For an external circuit attached to the ESP32 Thing Plus C I need a 3.5V source and thus the 3.3V source isn’t going to work. I thought I would replicate the circuit used by the Thing Plus C to create VIN for the system regulator and hook it to the available VUSB and VBAT pins.
Basically a diode and a MOSFET. This is preferred over two diodes (which was my first thought) as it completely turns off drawing from the battery if there is a constant source to draw from. But then I discovered it didn’t work…
Through investigation I found that the VUSB and VBAT pins do not work as I would expect from the schematic. From there I would expect VUSB to be near 0V (~280mV due to reverse leakage) if only VBAT was plugged in and VBAT to be near 0V whenever the USB was plugged in. But this wasn’t so - both always have significant voltage (this is with nothing else attached to the board):
USB
Battery
VUSB
VBAT
X
5.2V
4.1V
X
2.9V
3.9V
X
X
2.2V-2.7V*
3.9V
* fluctuates over about a half second
I would like to understand why this happens from the circuit (because my understanding of the MOSFET + diode is apparently wrong).

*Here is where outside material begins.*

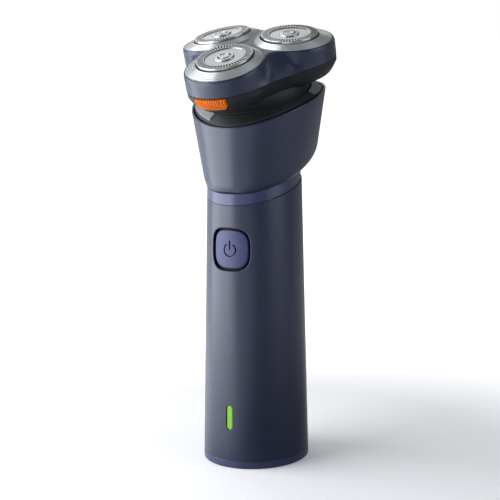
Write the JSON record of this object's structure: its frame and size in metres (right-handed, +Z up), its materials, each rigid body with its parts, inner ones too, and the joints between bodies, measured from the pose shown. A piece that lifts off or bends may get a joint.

Additionally, I would like to know if it would be safe/reasonable to just use two diodes to get the max of the to voltages?
The reverse leakage current though D4 can cause issues. It varies from part to part. And with temperature. It is difficult to find a (Schottky) diode with high forward current, low forward voltage drop and (very) low reverse leakage current. The FET will leak a little too.
We’ve started using the LM66200 dual ideal diode, to replace the diode and FET. It’s a very nice part. Very low on resistance; 2.5A capability; ON enable pin; very low quiescent current; and a ST status pin which identifies which VIN is in use.
In the diode + FET circuit, the FET is a P-Channel but is connected ‘upside down’. The Source and Drain would normally be connected the other way round (Source towards the battery).
When only V_BATT is connected:
R7 is pulling the Gate low.
Because the FET is upside down, current flows through the FET’s internal diode.
Then because the Source is higher than the Gate, the FET turns on, shorting out the internal diode and avoiding the voltage drop.
When V_USB is high (5V), it holds the FET Gate higher than the Source and turns it off.
Power is delivered through D4 - with a drop of 280mV.